Please link on the attached to read the Guidance Note on the operational delivery of the DW Review Panel. Also refer to the 2013 Design Review Principles & Practice publication.


The DW Review Panel has a wide range of design skills, experience and diversity of membership. The Panel includes Architects, Landscape Architects, Urban Designers/Masterplanners, Transport Planners and Engineers, Structural Engineers, Hydrologists, Ecologists and specialists on energy, sustainability, viability, regeneration and heritage.

There are c 170 Panel members who were recruited through an open call for applicants. Most are listed on our website. The majority of Panel members live and/or work in the West of England. If a specialist is needed, we may draw from the wider national pool of Panel members provided through The Design Network, but this is rare.

Panel members are offered an honorarium fee to acknowledge the expertise and expenses incurred as part of their role. 

On appointment Panel members must agree not to sit on other design review panels in the region.

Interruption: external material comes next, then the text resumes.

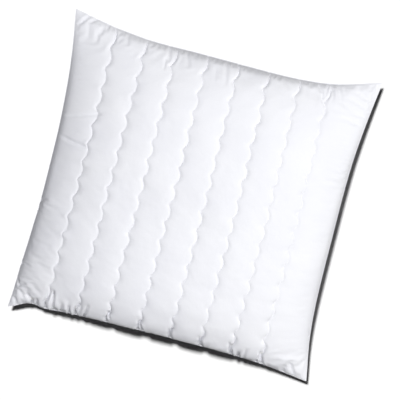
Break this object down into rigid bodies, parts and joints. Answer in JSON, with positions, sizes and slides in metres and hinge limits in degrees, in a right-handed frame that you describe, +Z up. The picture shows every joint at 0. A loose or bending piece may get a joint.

Panel members should discuss any possible conflicts of interests in dialogue with the Panel Manager who will check this with the applicant and the LPA. Any agreed non-prejudicial declarations will be made known at the DW Review Panel meeting and it will be recorded and entered in the final report. If it is of a prejudicial nature, then the Panel member will not take part in the review.

As a guide, a Conflict of Interest may be where a Panel member has an interest in a proposal due to a: ​

  • financial, commercial or work-related interest in a project, its client or the site location.
  • a personal relationship with someone promoting the development proposal, the LPA or the site. 

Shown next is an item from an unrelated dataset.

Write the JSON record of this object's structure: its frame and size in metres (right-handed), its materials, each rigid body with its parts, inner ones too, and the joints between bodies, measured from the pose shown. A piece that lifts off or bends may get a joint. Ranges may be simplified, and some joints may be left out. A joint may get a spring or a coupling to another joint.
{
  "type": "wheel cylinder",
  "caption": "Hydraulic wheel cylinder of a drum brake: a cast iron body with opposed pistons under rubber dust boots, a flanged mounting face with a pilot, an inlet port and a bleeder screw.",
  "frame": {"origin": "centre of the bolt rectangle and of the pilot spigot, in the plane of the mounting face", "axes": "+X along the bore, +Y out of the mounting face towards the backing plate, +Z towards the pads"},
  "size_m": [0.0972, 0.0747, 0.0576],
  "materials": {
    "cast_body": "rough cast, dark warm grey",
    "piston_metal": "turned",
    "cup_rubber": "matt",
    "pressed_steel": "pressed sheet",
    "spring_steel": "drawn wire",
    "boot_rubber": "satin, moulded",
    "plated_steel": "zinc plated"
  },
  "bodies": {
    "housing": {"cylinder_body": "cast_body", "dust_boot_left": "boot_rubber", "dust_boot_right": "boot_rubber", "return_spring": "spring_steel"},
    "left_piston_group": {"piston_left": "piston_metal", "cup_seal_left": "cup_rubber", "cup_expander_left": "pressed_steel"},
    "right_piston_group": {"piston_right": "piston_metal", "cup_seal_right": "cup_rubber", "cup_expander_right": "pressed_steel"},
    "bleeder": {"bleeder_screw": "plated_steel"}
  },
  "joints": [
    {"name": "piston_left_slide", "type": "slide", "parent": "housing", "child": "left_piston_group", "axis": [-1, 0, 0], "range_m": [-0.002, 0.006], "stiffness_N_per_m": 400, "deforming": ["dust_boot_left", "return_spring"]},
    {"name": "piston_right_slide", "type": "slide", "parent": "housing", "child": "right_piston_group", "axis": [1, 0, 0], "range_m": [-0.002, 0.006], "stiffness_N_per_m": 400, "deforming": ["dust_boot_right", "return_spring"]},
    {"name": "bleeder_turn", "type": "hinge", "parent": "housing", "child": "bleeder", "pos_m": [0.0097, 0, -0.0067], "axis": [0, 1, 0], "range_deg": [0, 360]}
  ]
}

Remaining ‘Clean of Conflict’ is occasionally challenging for Panel members who are working in a commercial setting. A Panel member once they have reviewed a scheme, should not comment on the proposal in a commercial/professional capacity thereafter. If approached, they should discuss this with the Panel Manger to agree if appropriate, that is if their participation in the review of a scheme has finally concluded. It may be reasonable to allow this, but it will forfeit their ability to sit on a further Design Review Panel on that scheme, or schemes being reviewed by that client.

Panel Members may recommend or present to the DW Review Panel on behalf of their own commercial or community interest. This is reasonable, but they must declare that they are a DW Panel member and outline their role and in what capacity they are acting.

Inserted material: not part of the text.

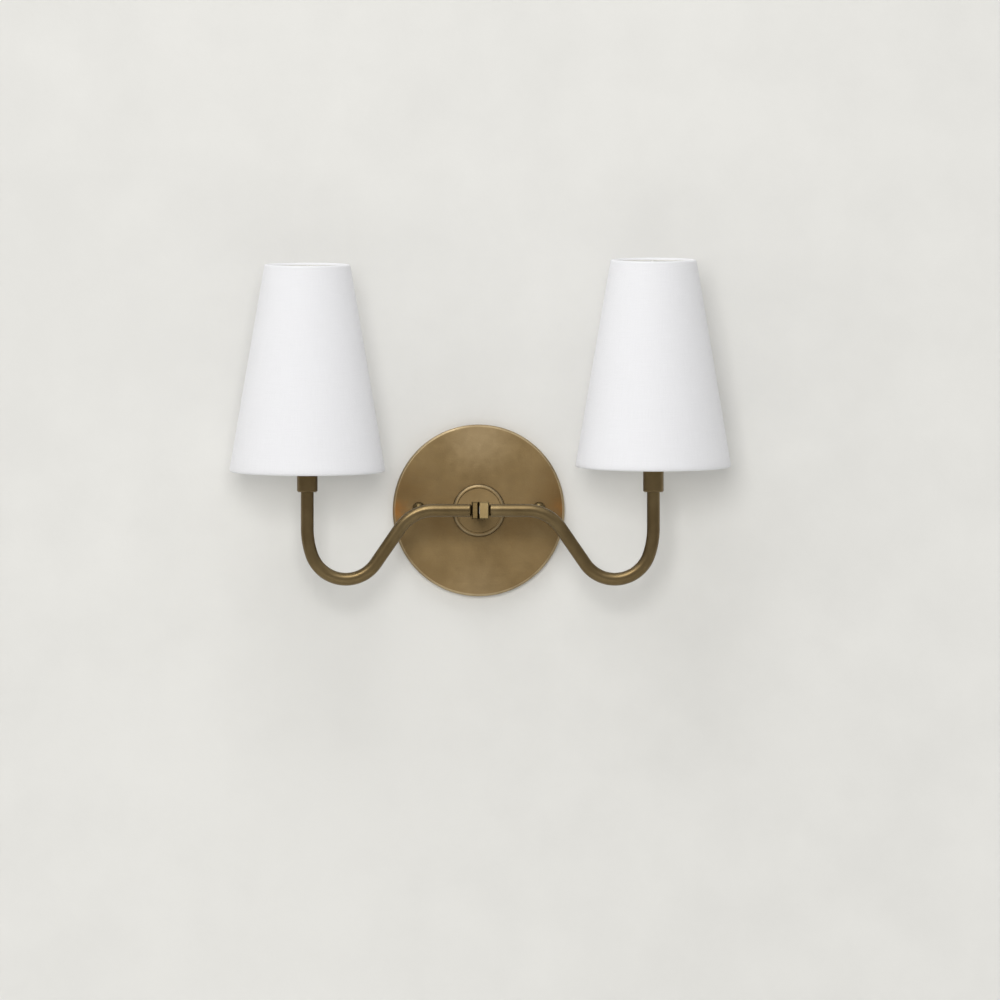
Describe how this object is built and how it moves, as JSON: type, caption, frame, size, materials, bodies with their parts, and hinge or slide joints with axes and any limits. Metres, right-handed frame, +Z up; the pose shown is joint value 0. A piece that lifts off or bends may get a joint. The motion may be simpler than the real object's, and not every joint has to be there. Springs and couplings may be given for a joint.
{
  "type": "double arm wall sconce",
  "caption": "Wall sconce: round backplate, short stem and cube hub, down-curved arms that each carry a candle lampholder and a small cone shade hung on its bulb by a wire clip.",
  "frame": {"origin": "middle of the mounting strap's back face on the wall, on the axis of the outlet box", "axes": "+Y into the wall, -Y towards the room, +Z up, +X to the right seen from the room"},
  "size_m": [0.3682, 0.1265, 0.2496],
  "materials": {
    "aged_brass": "aged, satin lacquer with brown patina",
    "plain_brass": "as turned",
    "zinc_steel": "zinc plated",
    "earth_green": "green plated",
    "lampholder_black": "moulded phenolic",
    "candle_ivory": "smooth",
    "bulb_cap_metal": "bright",
    "bulb_glass": "frosted",
    "clip_wire": "plated spring wire",
    "shade_linen": "fine linen weave",
    "shade_liner_white": "matt",
    "ring_wire_white": "white painted wire"
  },
  "bodies": {
    "root": {"backplate": "aged_brass", "stem_boss": "aged_brass", "stem_tube": "aged_brass", "stem_nipple": "plain_brass", "stem_washer": "zinc_steel", "stem_locknut": "zinc_steel", "mounting_strap": "zinc_steel", "mounting_studs": "zinc_steel", "earth_screw": "earth_green", "arm_plug_left": "aged_brass", "arm_tube_left": "aged_brass", "hub_half_left": "aged_brass", "collar_left": "aged_brass", "socket_nipple_left": "plain_brass", "candle_cup_left": "aged_brass", "lampholder_left": "lampholder_black", "screw_shell_left": "plain_brass", "centre_contact_left": "plain_brass", "candle_sleeve_left": "candle_ivory", "arm_plug_right": "aged_brass", "arm_tube_right": "aged_brass", "hub_half_right": "aged_brass", "collar_right": "aged_brass", "socket_nipple_right": "plain_brass", "candle_cup_right": "aged_brass", "lampholder_right": "lampholder_black", "screw_shell_right": "plain_brass", "centre_contact_right": "plain_brass", "candle_sleeve_right": "candle_ivory"},
    "cap_nut_left": {"cap_nut_left": "aged_brass"},
    "cap_nut_right": {"cap_nut_right": "aged_brass"},
    "bulb_left": {"bulb_cap_left": "bulb_cap_metal", "bulb_glass_left": "bulb_glass"},
    "clip_left": {"bulb_clip_left": "clip_wire"},
    "shade_left": {"shade_cloth_left": "shade_linen", "shade_liner_left": "shade_liner_white", "shade_bottom_ring_left": "ring_wire_white", "shade_frame_left": "ring_wire_white", "pivot_pin_left": "plain_brass"},
    "bulb_right": {"bulb_cap_right": "bulb_cap_metal", "bulb_glass_right": "bulb_glass"},
    "clip_right": {"bulb_clip_right": "clip_wire"},
    "shade_right": {"shade_cloth_right": "shade_linen", "shade_liner_right": "shade_liner_white", "shade_bottom_ring_right": "ring_wire_white", "shade_frame_right": "ring_wire_white", "pivot_pin_right": "plain_brass"}
  },
  "joints": [
    {"name": "cap_nut_left_turn", "type": "hinge", "parent": "root", "child": "cap_nut_left", "pos_m": [-0.04445, -0.013, 0.0018], "axis": [0, -1, 0], "continuous": true},
    {"name": "cap_nut_right_turn", "type": "hinge", "parent": "root", "child": "cap_nut_right", "pos_m": [0.04445, -0.013, 0.0018], "axis": [0, -1, 0], "continuous": true},
    {"name": "bulb_left_unscrew", "type": "hinge", "parent": "root", "child": "bulb_left", "pos_m": [-0.127, -0.0762, 0.08], "axis": [0, 0, 1], "continuous": true},
    {"name": "shade_left_lift_off", "type": "slide", "parent": "bulb_left", "child": "clip_left", "axis": [0, 0, 1], "range_m": [0, 0.16]},
    {"name": "shade_left_tilt", "type": "hinge", "parent": "clip_left", "child": "shade_left", "pos_m": [-0.127, -0.0762, 0.147], "axis": [1, 0, 0], "range_deg": [-10, 3]},
    {"name": "bulb_right_unscrew", "type": "hinge", "parent": "root", "child": "bulb_right", "pos_m": [0.127, -0.0762, 0.08], "axis": [0, 0, 1], "continuous": true},
    {"name": "shade_right_lift_off", "type": "slide", "parent": "bulb_right", "child": "clip_right", "axis": [0, 0, 1], "range_m": [0, 0.16]},
    {"name": "shade_right_tilt", "type": "hinge", "parent": "clip_right", "child": "shade_right", "pos_m": [0.127, -0.0762, 0.1506], "axis": [1, 0, 0], "range_deg": [-10, 3]}
  ]
}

DW Review meetings are only attended by those invited by the DW Panel Manager – that is Panel Members, local authority officers (normally as LPA, but if the authority is the developer, then both sides need to be represented) other statutory bodies such as the Highways Authority, Historic England, Environment Agency etc, the applicant (client/developer), their design team such as Architect, Landscape Architect, Engineer, Specialists and their Planning Agents. Attendance must be notified to the Panel Manager in advance, referred to on the DW agenda and attendees sign an Attendance Record.

DW Review attendees will receive background material from the applicant/developer on the scheme to be reviewed in advance. This will be sent via the Panel Manager and must be kept confidential – even if the review is on a ‘live’ planning application.

A DW review report in letter form is written by the Panel Chair (or Panel Secretary) who has final sign off in consultation with the Panel. The report will not differ from the discussion held at the review.  A Panel member will not enter into dialogue with any of the design review participants before or after the review – all communication should be through the Panel Manager. This is to ensure that the Chair and Panel are kept clean of any conflict and can remain impartial.

A copy of the report will be provided to all attendees. It will be made clear on the letter its confidential status. Only if factual errors (such as place name spelling) occur will a letter be amended, and it will be re-sent to all attendees, making clear what the error was. If the DW review is provided at the pre-application stage, then the report is not made public (unless agreed by the developer and LPA in consultation). If the DW review is provided when the application is submitted for planning, then the report becomes a public document and can be published on the planning portal. The developer is encouraged to refer to the DW review panel recommendations and any previous letters in the Design & Access Statement submitted with the planning application. This tells the story of the scheme’s design evolution and will help justify the approach taken. The previous background ‘working drawings’ will not be released, just the DW review letter.

The Development Plan

DW review panel will adhere to the NPPF and the plan-led system but will also feel free to challenge and give scrutiny as they see fit. The National Design Guide and National Model Design Code are further important references. The Panel may also refer to other design methodologies and advice such as Building for a Healthy Life, Manual for Streets, Gear Change and LTN 1/20.

LPAs will provide a policy overview at the DW review from the adopted or emerging Local Plan, other policies, SPDs etc. It is not necessary for the LPA to present their final formal views on a scheme (as it may be influenced by the DRP). The LPA Case Officer will outline the policy context and refer to aspects where they may have concerns, where they support the scheme and if there are matters they would particularly wish the Panel to address.

The LPA Case Officer may wish to invite other Officers i.e. Conservation, Major Projects, Landscape, Urban Design colleagues if necessary (and Highways where the authority is unitary). The Case Officer is encouraged to attend the site visit.

If an Elected Ward Member or Community Representative wishes to attend, their participation is agreed through the Panel Manager with the applicant, LPA and Panel Chair, and it should be made clear that they are Observers to the process. Councillors or community representatives will be permitted to ask questions and may be asked for their local knowledge, however; they will not otherwise contribute to the Panel discussion.

If there is a made Neighbourhood Development Plan or one that has gone through referendum, the LPA should make this clear and it may be suitable to invite a representative to the DW review.


Site visits are normally undertaken at least once for each scheme. Subsequent reviews for later iterations of the same scheme will not usually require another site visit. The decision as to whether or not a site visit is necessary should be taken by the Panel Manager in consultation with the Chair.